--- Given entries ---
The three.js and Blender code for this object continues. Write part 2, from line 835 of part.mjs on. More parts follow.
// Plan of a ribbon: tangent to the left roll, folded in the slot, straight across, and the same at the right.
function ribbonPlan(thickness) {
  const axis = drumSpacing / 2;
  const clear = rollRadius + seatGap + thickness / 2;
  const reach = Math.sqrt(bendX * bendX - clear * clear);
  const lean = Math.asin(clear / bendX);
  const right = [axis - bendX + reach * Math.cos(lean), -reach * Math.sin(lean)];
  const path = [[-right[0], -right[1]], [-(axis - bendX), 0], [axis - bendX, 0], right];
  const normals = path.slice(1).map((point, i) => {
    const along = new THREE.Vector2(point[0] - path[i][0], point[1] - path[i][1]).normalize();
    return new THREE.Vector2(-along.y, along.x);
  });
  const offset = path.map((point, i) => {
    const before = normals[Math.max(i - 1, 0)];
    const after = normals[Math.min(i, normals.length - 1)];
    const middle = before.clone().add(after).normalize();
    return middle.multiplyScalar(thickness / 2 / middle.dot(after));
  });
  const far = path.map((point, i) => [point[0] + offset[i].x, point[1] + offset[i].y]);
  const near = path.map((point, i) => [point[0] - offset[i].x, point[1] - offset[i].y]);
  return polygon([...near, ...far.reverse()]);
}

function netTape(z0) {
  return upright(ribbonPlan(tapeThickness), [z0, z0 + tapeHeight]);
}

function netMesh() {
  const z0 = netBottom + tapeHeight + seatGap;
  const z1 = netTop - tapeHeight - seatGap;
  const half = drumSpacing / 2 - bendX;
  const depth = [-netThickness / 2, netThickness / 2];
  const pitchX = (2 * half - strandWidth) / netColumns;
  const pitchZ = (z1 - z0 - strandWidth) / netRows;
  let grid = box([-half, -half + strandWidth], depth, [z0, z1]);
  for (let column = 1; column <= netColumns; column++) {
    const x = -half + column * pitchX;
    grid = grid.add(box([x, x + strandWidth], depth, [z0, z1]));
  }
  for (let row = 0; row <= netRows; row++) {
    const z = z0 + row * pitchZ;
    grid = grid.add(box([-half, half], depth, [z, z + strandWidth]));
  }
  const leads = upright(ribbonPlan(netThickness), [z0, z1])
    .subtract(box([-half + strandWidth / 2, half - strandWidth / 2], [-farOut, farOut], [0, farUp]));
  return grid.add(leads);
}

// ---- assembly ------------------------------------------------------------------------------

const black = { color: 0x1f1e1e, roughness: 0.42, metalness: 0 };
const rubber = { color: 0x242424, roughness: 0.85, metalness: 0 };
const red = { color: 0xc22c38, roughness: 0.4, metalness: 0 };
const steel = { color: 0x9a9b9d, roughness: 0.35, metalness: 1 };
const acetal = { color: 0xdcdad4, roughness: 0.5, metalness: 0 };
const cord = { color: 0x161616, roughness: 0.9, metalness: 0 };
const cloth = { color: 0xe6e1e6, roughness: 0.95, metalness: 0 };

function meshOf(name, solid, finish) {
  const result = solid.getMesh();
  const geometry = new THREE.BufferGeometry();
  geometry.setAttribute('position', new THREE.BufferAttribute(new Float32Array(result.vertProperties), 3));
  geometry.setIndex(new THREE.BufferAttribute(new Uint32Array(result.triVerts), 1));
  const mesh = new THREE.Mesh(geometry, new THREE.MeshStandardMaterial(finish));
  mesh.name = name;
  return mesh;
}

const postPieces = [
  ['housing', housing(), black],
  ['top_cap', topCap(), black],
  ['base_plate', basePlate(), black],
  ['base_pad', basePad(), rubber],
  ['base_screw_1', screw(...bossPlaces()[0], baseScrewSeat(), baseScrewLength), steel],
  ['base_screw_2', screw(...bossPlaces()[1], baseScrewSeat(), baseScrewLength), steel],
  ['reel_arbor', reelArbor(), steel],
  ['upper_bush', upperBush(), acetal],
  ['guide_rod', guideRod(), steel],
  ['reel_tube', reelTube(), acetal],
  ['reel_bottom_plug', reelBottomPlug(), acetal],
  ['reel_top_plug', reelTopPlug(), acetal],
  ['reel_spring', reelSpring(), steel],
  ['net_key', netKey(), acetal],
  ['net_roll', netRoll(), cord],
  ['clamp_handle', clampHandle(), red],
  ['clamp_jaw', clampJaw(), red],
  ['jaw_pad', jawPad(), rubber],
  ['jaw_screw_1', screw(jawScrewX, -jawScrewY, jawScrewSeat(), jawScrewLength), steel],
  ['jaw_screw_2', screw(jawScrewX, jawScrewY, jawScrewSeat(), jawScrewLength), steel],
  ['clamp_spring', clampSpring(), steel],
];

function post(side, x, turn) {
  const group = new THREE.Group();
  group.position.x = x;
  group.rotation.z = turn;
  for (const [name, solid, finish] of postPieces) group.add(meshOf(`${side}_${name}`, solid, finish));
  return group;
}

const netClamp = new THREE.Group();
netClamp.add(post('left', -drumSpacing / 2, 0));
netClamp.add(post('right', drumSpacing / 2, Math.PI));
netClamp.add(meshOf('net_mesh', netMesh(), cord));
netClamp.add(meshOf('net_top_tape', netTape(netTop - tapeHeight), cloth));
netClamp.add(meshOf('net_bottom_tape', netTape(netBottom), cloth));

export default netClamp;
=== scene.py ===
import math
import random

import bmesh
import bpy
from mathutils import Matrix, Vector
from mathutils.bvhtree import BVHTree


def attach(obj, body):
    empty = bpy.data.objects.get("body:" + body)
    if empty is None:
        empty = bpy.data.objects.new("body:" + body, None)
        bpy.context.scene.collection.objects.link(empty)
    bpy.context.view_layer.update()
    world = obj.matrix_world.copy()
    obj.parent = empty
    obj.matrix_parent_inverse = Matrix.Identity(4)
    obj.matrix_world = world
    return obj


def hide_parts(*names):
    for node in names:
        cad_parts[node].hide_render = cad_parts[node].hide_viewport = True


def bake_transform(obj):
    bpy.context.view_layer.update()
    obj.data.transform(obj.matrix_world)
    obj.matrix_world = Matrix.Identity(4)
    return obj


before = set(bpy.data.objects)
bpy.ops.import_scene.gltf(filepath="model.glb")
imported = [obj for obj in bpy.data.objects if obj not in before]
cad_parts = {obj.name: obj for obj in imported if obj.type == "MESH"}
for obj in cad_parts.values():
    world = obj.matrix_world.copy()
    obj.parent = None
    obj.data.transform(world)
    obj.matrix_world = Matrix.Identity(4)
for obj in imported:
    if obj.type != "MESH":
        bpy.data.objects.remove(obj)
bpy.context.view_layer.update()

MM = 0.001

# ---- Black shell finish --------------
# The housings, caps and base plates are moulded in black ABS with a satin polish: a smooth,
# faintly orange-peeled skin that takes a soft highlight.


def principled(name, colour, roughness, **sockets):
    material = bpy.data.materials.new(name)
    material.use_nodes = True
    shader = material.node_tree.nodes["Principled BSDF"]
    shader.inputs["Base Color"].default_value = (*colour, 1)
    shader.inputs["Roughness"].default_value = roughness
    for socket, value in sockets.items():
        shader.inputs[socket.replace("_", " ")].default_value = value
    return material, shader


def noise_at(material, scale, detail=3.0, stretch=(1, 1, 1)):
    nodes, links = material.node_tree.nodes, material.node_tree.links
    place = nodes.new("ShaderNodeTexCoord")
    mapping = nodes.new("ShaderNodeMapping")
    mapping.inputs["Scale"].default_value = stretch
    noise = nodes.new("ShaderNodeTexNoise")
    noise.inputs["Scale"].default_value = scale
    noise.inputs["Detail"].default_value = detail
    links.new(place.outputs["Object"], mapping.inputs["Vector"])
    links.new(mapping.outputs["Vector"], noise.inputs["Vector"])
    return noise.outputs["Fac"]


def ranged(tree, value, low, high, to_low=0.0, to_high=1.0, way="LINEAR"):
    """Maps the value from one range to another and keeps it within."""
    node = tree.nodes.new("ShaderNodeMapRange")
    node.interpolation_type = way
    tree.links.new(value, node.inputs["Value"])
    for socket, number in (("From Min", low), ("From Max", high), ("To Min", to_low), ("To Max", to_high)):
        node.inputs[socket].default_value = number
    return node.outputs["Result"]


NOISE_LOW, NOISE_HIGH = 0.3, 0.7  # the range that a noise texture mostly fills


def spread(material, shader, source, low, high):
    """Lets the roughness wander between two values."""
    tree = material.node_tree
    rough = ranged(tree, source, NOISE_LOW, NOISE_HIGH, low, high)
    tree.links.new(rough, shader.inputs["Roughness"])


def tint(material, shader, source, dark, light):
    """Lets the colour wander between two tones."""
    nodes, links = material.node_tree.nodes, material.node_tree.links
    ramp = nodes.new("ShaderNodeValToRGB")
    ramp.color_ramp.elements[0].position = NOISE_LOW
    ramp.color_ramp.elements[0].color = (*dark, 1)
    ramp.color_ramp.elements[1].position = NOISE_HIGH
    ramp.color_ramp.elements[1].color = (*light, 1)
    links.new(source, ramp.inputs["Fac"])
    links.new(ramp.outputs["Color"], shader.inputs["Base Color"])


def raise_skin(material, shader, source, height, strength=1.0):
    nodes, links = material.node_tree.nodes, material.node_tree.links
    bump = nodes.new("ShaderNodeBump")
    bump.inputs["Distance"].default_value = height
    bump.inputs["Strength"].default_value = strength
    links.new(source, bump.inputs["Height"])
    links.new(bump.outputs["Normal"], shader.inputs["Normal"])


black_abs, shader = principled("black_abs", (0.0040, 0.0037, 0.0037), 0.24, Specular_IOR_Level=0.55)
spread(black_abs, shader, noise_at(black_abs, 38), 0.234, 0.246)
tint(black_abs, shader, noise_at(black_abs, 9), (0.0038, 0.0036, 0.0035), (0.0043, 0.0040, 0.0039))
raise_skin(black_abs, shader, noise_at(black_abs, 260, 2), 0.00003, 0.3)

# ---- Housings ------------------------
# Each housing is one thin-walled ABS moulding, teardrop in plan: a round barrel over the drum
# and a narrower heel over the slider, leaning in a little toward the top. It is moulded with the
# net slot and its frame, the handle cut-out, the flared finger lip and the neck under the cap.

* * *

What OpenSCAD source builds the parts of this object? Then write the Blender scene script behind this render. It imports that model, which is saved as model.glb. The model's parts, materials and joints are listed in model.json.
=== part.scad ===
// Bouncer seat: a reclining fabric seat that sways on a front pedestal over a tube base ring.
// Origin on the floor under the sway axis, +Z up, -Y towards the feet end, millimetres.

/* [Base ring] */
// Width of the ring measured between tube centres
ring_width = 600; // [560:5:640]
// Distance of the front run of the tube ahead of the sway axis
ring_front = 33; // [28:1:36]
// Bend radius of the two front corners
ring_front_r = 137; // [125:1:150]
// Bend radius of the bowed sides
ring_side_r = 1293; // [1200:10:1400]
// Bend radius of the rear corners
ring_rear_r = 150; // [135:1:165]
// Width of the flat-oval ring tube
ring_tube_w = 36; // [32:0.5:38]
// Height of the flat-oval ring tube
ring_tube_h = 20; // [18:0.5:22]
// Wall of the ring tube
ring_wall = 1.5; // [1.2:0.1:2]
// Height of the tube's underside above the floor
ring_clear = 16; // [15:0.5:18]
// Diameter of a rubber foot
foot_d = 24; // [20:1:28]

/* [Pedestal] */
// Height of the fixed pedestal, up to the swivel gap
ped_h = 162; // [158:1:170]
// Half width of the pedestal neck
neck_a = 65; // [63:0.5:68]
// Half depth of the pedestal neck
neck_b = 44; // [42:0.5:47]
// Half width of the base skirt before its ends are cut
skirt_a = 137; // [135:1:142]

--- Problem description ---
From the records above, transcribe without alteration every line from the one with "function post(side, x, turn)" to the one with "obj.matrix_parent_inverse = Matrix.Identity(4)", inclusive.

--- Written response ---
function post(side, x, turn) {
  const group = new THREE.Group();
  group.position.x = x;
  group.rotation.z = turn;
  for (const [name, solid, finish] of postPieces) group.add(meshOf(`${side}_${name}`, solid, finish));
  return group;
}

const netClamp = new THREE.Group();
netClamp.add(post('left', -drumSpacing / 2, 0));
netClamp.add(post('right', drumSpacing / 2, Math.PI));
netClamp.add(meshOf('net_mesh', netMesh(), cord));
netClamp.add(meshOf('net_top_tape', netTape(netTop - tapeHeight), cloth));
netClamp.add(meshOf('net_bottom_tape', netTape(netBottom), cloth));

export default netClamp;
=== scene.py ===
import math
import random

import bmesh
import bpy
from mathutils import Matrix, Vector
from mathutils.bvhtree import BVHTree


def attach(obj, body):
    empty = bpy.data.objects.get("body:" + body)
    if empty is None:
        empty = bpy.data.objects.new("body:" + body, None)
        bpy.context.scene.collection.objects.link(empty)
    bpy.context.view_layer.update()
    world = obj.matrix_world.copy()
    obj.parent = empty
    obj.matrix_parent_inverse = Matrix.Identity(4)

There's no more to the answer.